Kur’ana karşı çaresiz olduklarını biliyorlar. Ancak ahkamını devletten uzaklaştırmayı başardıkları günden beri bütün güçleriyle Peygamberimiz(sav)’in sünnetine, siyerine, hürmetine, sevdasına saldırıyorlar.
Çünkü “Sünnet-i seniyye edeptir. Hiçbir meselesi yoktur ki altında bir nur, bir edep bulunmasın.” (Bediüzzaman rh)
Müslüman toplumu kendi medeniyet köklerinden koparıp kökünü kurutmanın yolunun “Sünneti Seniyyeye” bağlılığı zayıflatmaktır. Bunu çok iyi biliyorlar ve tam gaz çalışıyorlar.
Ehli kıblenin kendi arasındaki uhuvveti husumete dönüştürmenin, ittifakları ihtilaflara çevirmenin, ülfeti nefrete, ünsiyeti yabancılığa kalbetmenin yolu alemlerle, rahmetin arasını koparmaktır.
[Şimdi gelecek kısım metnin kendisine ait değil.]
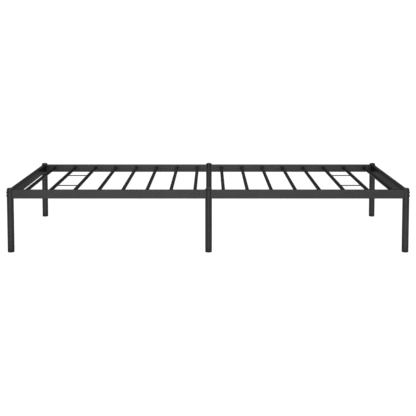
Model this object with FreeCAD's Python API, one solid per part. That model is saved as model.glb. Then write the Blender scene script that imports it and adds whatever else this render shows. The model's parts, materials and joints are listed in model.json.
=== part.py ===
import FreeCAD, Part
import math
import os

# Single metal bed frame in millimetres. +X runs along the bed, +Y across it and +Z up. The origin is
# on the floor under the middle of the frame. Six round legs carry rectangular rails. The two end
# frames (two corner legs and an end rail) bolt to the four half-length side rails, which slide onto
# stubs on the two middle legs. Round slats are welded between the side rails.

V = FreeCAD.Vector
X_AXIS = V(1, 0, 0)
Y_AXIS = V(0, 1, 0)
Z_AXIS = V(0, 0, 1)
FULL_TURN = 360.0

# Layout of the legs, measured to their axes
corner_leg_x = 1023.5
side_y = 465.0
middle_leg_x = 2.5

# Legs, with their plastic caps and feet
leg_radius = 17.5
leg_wall = 1.2
cap_top_z = 337.0
cap_crown_radius = 60.0
cap_edge_radius = 8.0
cap_lip = 0.55
cap_ceiling = 3.0
foot_height = 17.0
foot_edge_radius = 2.5
foot_floor = 5.0
seam_chamfer = 0.5
cap_plug_depth = 8.0
foot_plug_depth = 22.0
plug_gap = 0.2
plug_wall = 2.0

# Rails, all of one rectangular tube
rail_height = 44.5
rail_thickness = 24.5
rail_wall = 1.2
rail_corner_radius = 2.0
rail_axis_z = 304.0

# Slats, evenly spaced in each half, and the thin wires that tie two pairs of them low on their sides
slat_radius = 9.5
slat_wall = 1.0
slat_axis_z = 307.5
slats_per_half = 8
slat_middle_x = 5.5
slat_first_offset = 75.0
slat_pitch = 127.0
wire_radius = 3.0
wire_axis_z = 301.5
wire_y = 179.0
wire_inner_slat = 5

# Bolts through the corner legs into nut blocks in the side rails
bolt_radius = 3.0
bolt_hole_radius = 3.3
thread_gap = 0.05
corner_bolt_length = 50.0
corner_bolt_spacing = 18.0
corner_head_radius = 6.0
corner_head_height = 1.8
head_chamfer = 0.6
nut_block_length = 8.0
nut_block_gap = 0.5
hex_key_width = 4.0
hex_key_depth = 3.0

# Stubs on the middle legs and the screws that hold the side rails on them, from below
stub_length = 80.0
stub_wall = 2.0
stub_gap = 0.2
middle_joint_gap = 0.4
screw_offsets = (38.0, 70.0)
screw_length = 16.0
screw_head_radius = 5.0
screw_head_height = 1.5
screw_head_edge_radius = 0.9
weld_nut_width = 10.0
weld_nut_height = 5.0

# How far a cutting shape passes beyond the wall it cuts
cut_margin = 1.0

# Values worked out from the ones above
plug_radius = leg_radius - leg_wall - plug_gap
bore_radius = plug_radius - plug_wall
dome_height = cap_crown_radius - math.sqrt(
    (cap_crown_radius - cap_edge_radius) ** 2 - (leg_radius - cap_edge_radius) ** 2
)
cap_seam_z = cap_top_z - dome_height - cap_lip
rail_inner_radius = rail_corner_radius - rail_wall
rail_inner_height = rail_height - 2 * rail_wall
rail_inner_thickness = rail_thickness - 2 * rail_wall
rail_bottom_z = rail_axis_z - rail_height / 2
slat_half_length = side_y - rail_thickness / 2
stub_bottom_z = rail_bottom_z + rail_wall + stub_gap
SIDES = {"front": -side_y, "rear": side_y}
ENDS = {"left": -1, "right": 1}


def place_at(shape, x, y):
    """The shape moved from the Z axis to a leg axis."""
    moved = shape.copy()
    moved.translate(V(x, y, 0))
    return moved


def revolve_profile(edges):
    """Solid of revolution about the Z axis from edges that close a profile in the XZ plane."""
    profile = Part.Face(Part.Wire(edges))
    return profile.revolve(V(0, 0, 0), Z_AXIS, FULL_TURN)


def straight_edges(points):
    """Line edges that join (radius, height) points in order."""
    corners = [V(radius, 0, height) for radius, height in points]
    return [Part.LineSegment(a, b).toShape() for a, b in zip(corners, corners[1:])]


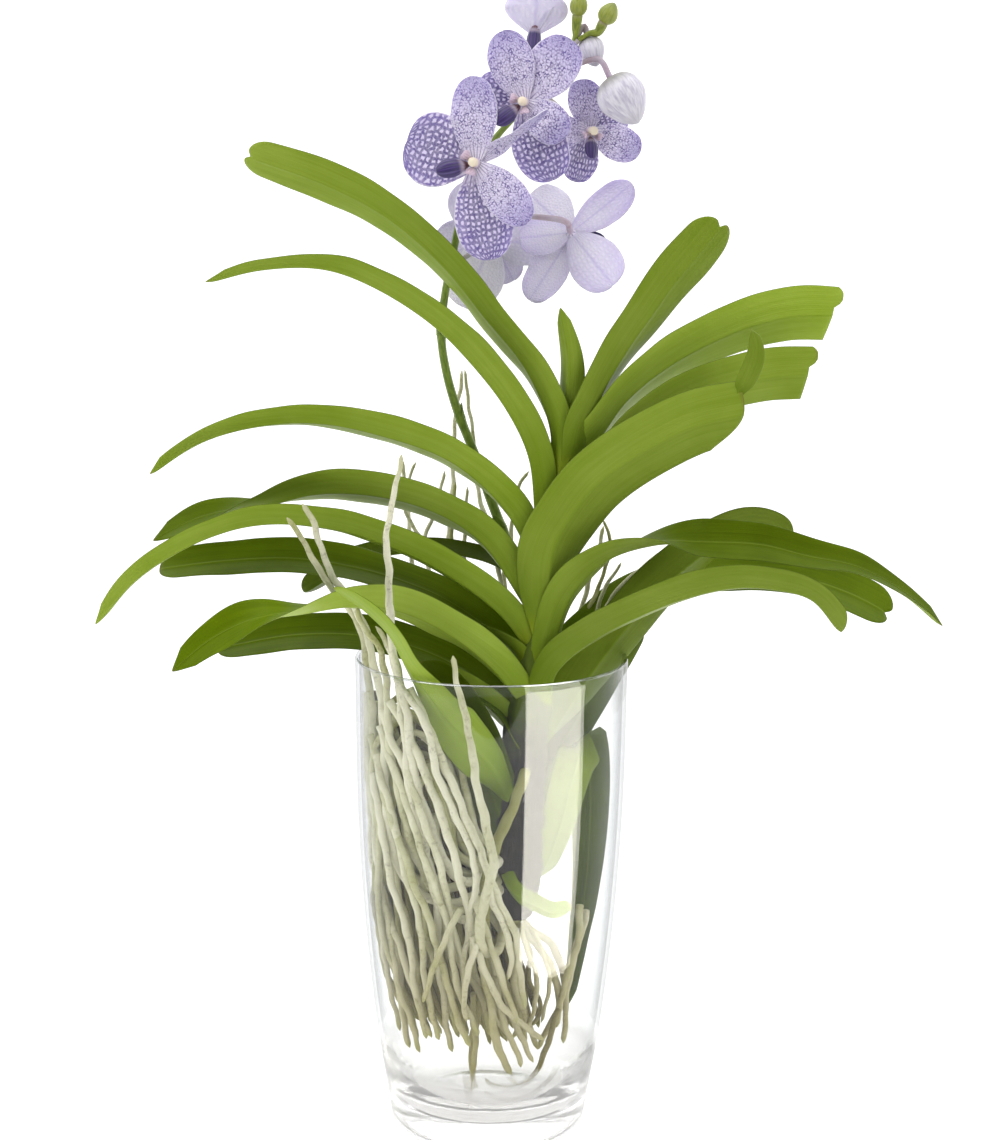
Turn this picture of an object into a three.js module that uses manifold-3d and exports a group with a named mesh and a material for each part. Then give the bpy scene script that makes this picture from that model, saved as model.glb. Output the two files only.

Bunun neticesini test edip görüyorlar ve devasa bir inovasyonla uğraşıyorlar.
Kur’ana yetmeyen güçleriyle önce Arab harflerine vuruyorlar. Sonra Arapça ezana iliştikleri gibi Arab’ı Türk’ün karşısına koyup yanına “vatanımız” sıfatını getirerek tahrip gücü yüksek fitnelerle Resulullah(sav)’a, Onun emir ve yasaklarına, tavsiyelerine dil uzatıyorlar, asrı saadeti ve ashabını kıymetten düşürmek için yırtınıyorlar.
Modern yaşam biçimiyle sünneti, kıyaslarken de “beni ateşten, onu topraktan yarattın, ben ondan üstünüm” taktiğiyle hareket ediyorlar.
“Bende Iphone var, onda sarık cübbe, ben ondan üstünüm.”
“Bende yapay zeka var, onda misvak, ben ondan üstünüm.”
Bu kadar iftira, zırva, hile ve vırrayla dolu kıyaslamalar da sonuçta sünneti seniyye karşıtlığına peşinen verilmiş ahmaklık azabından kaynaklanıyor. Kendinden bildiğin o teknolojinin arka planında sonuçta sünneti seniyyenin hayata kattığı değer ve tecrübe var. Ve küresel eşkiyaların İslam coğrafyalarına reva gördüğü sömürü, katliam ve işgal gibi envai çeşit zulümleri, gaspları, yağmaları var.
Hakikatte Resulullah(sav)’tan kalben, ruhen ve fikren uzak olup, insanları O’ndan uzaklaştırmaya çalışanlar yeryüzünün en hayasız, en ayarsız, en insafsız, en tutarsız, en necis, en habis ve en haysiyetsiz canlılarıdır. Hayatları kumar, vaadleri yalan, ahidleri hıyanet, hırsları fıskı fücur, huyları fesaddır.
Onlar bir yana her mübarek viladet mevisiminde, okunan Mevlidlerle beraber yeniden bir Sünneti Seniyye seferberliği başlatılsa ne güzel olurdu.
Sadece Siyer Sınavı, Naat, Kaside ve Güzel Mevlid Okuma Yarışmaları değil, “her seviyede farklı verilecek 40 Hadisi ezberlemeyen sınıfı geçemeyecek” gibi biraz daha konuyu zarurete dönüştüren adımlar atılsa ne iyi olurdu.
Toplumda artan huzursuzlukların, gerginliklerin, kısır çekişmelerin, yozlaşmaların ve önü alınamayan dağılmaların, Peygamber Efendimiz(sav)’in sünnetinden uzaklaşmaktan kaynaklandığını bilmek ve buna karşı ne yapılabilir diye düşünmek herhalde en anlamlı mevlid kutlaması olacaktır.
Peygamber’e(sav) tabi olanın siyaseti dürüsttür, temizdir, adalet odaklıdır. Ticareti kazançlı, bereketli ve helal odaklıdır. Ailesi mesud, gayretli ve emanet odaklıdır. Bütün sosyal alakaları Allah korkusu ve ahiretteki hesaba dayalıdır.
Mevlâ, Resulün(sav) sünnetinden ve muhabbetinden hissemizi artırsın.